Но, с другой стороны, конец капитализма еще неясен, поэтому хоронить могильщика буржуазии до ее похорон, как это делали Г. Маркузе, Ф. Фанон и другие, преждевременно. Также замечу, что противопоставление класса наемных работников (пролетариата) и интеллигенции лишено смысла. Интеллигенция – группа, выделенная не по отношению к собственности, а по характеру труда. С точки зрения отношения к собственности большинство работников интеллектуального труда относится к классу наемных работников (пролетариату), а меньшинство – к мелкой и средней буржуазии или к люмпенству.
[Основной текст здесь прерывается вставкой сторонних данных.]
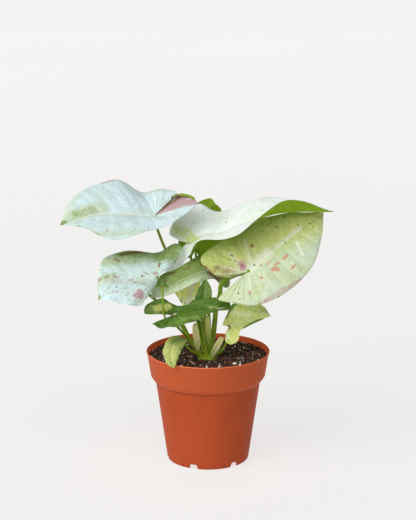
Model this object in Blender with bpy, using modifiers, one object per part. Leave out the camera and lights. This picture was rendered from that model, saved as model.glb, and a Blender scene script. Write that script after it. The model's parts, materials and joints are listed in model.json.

Общности интересов у собственников и несобственников из числа интеллигенции не больше, чем у аналогичных групп работников физического труда.
Революции в классовых обществах были сменами одной формы эксплуатации на другую, проводившимися в интересах одной из групп собственников. Только те могли удовлетворить свое недовольство существующим порядком, создав иной порядок. Эксплуатируемые массы были лишены и по сей день лишены такой возможности. «Чем больше думаешь над историей революций, – справедливо отметил известный историк П. В. Волобуев (1923-1997), – тем больше замечаешь, что народные массы на этот праздник без крайней необходимости не идут» [734]. Не идут, потому что в классовом обществе на праздниках они – чужие.
Участь «низов» в классовом обществе воистину печальна – им остается либо предаваться иллюзиям, либо таскать каштаны из огня для новых хозяев жизни. Время их гегемонии в революции еще не пришло. Однако нельзя забывать, что революции – вехи прогресса в истории человечества. Они не были бесплодны, способствуя, насколько возможно, освобождению человека. Поэтому неверно ни романтическое преклонение перед революциями прошлого, ни их осуждение за недостаточную радикальность. Они были такими, какими могли быть, но это не значит, что никаких других революций в будущем быть не может.